According to AAA, vehicles equipped with advanced driver assistance systems can cost twice as much to repair following a collision.
According to new research from the American Automobile Association (AAA), safety systems could add an extra thousand of extra dollars worth of repair costs.
According to the association, vehicles equipped with advanced driver assistance systems (ADAS) such as automatic emergency braking, blind spot monitoring, and lane departure warning, can cost twice as much to repair following a collision.
Even minor incidents can cause damage to expensive sensors found behind windshields, bumpers and door mirrors. Removal and replacement (or repair) combined with the cost of calibration could easily add up to $3,000 in extra repair costs, AA reports.
With one-in-three Americans unable to afford an unexpected repair bill of just $500, AAA strongly urges consumers to perform an insurance policy review and consider the potential repair costs of these advanced systems.
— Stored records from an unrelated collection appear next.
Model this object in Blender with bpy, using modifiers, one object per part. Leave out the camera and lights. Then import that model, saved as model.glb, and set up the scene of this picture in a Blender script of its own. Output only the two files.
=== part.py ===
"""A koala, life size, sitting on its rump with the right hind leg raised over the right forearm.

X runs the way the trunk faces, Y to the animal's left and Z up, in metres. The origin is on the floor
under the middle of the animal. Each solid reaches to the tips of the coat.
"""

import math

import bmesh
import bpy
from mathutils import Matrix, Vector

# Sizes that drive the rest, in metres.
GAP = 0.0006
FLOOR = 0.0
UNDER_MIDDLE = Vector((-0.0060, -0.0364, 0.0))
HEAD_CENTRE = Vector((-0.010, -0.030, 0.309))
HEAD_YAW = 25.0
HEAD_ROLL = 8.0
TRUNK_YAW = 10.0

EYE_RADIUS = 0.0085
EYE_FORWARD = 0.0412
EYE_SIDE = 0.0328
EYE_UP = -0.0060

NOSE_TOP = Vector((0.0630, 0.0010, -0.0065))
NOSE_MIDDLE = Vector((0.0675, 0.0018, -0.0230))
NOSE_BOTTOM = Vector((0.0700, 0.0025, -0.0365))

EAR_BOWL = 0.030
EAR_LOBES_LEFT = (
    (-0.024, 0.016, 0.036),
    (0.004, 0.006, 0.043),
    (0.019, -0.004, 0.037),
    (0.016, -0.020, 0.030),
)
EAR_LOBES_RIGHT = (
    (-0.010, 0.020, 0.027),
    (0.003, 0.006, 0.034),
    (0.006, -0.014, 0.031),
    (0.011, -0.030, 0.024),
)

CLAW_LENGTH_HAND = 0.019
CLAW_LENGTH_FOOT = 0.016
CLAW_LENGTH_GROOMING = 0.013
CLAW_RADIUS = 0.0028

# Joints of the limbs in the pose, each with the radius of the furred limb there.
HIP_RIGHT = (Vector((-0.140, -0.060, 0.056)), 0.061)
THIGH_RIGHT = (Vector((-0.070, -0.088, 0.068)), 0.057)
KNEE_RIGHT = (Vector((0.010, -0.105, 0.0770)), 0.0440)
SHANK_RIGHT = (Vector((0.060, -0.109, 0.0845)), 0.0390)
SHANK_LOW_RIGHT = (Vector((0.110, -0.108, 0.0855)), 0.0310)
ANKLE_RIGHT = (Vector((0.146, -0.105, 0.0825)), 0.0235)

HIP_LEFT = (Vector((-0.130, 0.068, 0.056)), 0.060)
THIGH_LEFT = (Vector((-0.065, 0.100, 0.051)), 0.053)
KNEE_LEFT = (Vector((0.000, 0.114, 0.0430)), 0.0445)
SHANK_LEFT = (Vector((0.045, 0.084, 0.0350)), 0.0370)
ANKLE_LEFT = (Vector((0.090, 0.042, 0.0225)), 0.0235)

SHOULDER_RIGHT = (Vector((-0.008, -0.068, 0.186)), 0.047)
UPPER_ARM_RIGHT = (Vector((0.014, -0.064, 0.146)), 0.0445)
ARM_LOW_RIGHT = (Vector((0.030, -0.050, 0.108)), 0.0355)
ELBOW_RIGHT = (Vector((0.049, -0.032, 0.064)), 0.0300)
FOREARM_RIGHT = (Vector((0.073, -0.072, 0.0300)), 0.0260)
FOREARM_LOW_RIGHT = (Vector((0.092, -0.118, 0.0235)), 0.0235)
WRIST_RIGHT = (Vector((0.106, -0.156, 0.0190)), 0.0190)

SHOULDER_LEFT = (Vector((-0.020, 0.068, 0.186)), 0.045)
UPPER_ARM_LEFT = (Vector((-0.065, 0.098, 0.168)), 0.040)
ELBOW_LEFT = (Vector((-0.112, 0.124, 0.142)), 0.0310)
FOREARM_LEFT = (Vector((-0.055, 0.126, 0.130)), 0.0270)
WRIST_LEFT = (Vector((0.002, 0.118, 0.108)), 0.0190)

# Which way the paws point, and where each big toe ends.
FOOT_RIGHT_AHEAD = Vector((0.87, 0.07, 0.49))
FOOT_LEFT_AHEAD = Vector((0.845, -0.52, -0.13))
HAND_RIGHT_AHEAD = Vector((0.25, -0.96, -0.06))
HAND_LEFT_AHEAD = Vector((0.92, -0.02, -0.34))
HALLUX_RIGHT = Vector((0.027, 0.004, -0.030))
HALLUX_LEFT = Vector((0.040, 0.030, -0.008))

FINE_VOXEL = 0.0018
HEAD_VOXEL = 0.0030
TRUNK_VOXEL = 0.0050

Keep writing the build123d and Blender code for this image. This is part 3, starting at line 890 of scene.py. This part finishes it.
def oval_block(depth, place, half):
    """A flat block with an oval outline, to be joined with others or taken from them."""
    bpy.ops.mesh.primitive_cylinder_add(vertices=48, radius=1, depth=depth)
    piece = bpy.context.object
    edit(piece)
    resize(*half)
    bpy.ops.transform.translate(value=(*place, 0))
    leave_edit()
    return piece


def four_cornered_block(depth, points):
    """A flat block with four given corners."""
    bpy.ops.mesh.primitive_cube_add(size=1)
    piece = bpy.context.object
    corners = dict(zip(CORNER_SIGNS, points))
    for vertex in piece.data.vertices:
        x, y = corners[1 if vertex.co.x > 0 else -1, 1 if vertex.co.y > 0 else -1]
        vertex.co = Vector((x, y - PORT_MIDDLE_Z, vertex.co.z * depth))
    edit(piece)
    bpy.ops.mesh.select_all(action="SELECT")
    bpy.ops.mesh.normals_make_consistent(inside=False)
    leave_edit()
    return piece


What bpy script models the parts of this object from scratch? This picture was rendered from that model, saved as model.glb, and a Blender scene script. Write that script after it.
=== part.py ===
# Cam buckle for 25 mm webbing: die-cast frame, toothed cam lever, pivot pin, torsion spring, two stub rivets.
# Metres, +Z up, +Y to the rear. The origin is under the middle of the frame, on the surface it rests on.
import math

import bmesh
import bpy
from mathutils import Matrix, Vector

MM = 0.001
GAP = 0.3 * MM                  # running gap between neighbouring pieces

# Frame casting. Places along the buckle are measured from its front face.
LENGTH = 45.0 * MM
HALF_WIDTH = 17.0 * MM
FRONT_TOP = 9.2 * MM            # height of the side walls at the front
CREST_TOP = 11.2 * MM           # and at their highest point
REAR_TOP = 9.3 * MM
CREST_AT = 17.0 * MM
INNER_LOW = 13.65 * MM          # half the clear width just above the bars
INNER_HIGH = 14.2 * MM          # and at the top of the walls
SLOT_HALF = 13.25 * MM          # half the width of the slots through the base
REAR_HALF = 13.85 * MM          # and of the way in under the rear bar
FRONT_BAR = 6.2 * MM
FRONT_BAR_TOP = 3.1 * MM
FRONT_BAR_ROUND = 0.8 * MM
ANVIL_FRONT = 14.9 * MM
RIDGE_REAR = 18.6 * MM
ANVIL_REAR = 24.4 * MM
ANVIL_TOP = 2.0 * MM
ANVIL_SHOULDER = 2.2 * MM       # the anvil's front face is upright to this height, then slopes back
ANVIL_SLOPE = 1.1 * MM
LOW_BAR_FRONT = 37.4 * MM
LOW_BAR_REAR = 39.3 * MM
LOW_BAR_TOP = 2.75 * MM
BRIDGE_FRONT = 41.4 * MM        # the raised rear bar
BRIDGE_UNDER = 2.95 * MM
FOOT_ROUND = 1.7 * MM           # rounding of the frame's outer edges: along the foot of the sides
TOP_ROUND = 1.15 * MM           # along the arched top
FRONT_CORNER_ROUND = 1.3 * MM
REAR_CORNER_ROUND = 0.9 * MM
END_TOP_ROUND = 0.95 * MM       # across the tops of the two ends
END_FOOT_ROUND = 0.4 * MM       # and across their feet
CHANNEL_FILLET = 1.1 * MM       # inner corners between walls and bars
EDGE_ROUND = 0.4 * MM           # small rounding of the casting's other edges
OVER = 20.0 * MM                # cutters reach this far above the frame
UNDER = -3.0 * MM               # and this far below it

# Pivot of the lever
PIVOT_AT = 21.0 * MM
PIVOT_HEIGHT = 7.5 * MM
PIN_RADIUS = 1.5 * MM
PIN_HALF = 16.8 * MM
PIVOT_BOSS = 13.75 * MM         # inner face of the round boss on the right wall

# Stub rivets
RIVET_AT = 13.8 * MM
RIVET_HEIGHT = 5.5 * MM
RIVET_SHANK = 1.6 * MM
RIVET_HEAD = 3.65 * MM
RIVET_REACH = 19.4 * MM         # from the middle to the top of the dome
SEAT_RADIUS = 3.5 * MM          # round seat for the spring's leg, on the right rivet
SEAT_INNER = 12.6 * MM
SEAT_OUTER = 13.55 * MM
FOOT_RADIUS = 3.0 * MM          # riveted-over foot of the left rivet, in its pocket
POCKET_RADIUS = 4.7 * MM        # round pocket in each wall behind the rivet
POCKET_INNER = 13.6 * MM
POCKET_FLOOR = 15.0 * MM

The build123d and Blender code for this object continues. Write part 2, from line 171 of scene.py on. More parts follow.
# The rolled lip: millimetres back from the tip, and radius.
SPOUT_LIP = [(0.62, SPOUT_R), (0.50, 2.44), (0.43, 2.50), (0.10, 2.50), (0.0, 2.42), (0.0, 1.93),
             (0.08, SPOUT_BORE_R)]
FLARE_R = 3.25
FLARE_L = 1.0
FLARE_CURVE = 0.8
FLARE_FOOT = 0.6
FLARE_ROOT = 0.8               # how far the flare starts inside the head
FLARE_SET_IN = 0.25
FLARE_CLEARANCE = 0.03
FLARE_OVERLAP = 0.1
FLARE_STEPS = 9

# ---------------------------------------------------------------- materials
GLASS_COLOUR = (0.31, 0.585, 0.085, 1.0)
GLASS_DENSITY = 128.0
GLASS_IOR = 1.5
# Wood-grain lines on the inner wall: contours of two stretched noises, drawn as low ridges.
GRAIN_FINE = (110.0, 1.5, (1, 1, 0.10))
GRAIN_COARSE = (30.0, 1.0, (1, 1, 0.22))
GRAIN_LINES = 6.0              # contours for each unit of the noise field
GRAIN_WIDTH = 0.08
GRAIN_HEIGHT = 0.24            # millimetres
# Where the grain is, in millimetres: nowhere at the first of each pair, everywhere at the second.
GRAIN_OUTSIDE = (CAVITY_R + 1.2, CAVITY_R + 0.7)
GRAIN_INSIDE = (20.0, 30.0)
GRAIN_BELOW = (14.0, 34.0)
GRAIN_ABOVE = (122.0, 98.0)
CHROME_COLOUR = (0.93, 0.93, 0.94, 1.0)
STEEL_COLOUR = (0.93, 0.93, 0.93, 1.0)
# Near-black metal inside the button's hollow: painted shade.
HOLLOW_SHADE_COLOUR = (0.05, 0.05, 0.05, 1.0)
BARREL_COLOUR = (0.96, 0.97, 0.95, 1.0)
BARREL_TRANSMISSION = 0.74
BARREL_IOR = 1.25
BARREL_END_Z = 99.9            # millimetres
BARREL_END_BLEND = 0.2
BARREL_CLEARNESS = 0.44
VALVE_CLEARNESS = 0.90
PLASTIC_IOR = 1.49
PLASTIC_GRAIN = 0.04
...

“Advanced safety systems are much more common today, with many coming as standard equipment, even on base models,” said John Nielsen, AAA’s managing director of automotive engineering and repair. “It’s critical that drivers understand what technology their vehicle has, how it performs and how much it could cost to repair should something happen.”
Previous AAA testing has shown that ADAS offers many safety benefits, however, minor vehicle damage that affects these systems may be inevitable. For the vehicles in AAA’s study, the repair bill for a minor front or rear collision on a car with ADAS can run as high as $5,300, almost two and half times the repair cost for a vehicle without these systems.
As technology continues to evolve, drivers need to be better educated and more aware of their vehicle’s capabilities. This includes understanding how the vehicle systems work as well as how much repairs may cost if damaged.
AAA recommends drivers review their insurance policy regularly to ensure they have the appropriate coverage to cover the cost of repairs for any damage and that deductibles are manageable to minimize out-of-pocket expenses.
For the study, AAA evaluated three top-selling models in popular categories. The vehicle models were selected from AAA’s 2018 Your Driving Costs study and include a small sport utility vehicle, a medium sedan and a full-size pickup truck. To establish repair part types and costs, all replacement parts discussed are original equipment manufacturer (OEM) components charged at their suggested list prices.
To establish mechanical labor costs, a national average customer-pay rate was determined based on data from National Auto Body Research as well as AAA Approved Auto Repair facilities and rounded to the nearest whole dollar amount. Labor rates used do not include state or local taxes, shop supplies fees or hazardous materials disposal charges. To establish repair times, data was obtained from CCC Estimating (Certified Collateral Corporation), Mitchell1 ProDemand, Safelite, Inc. and Nissan, Ford and Toyota dealer repair facilities.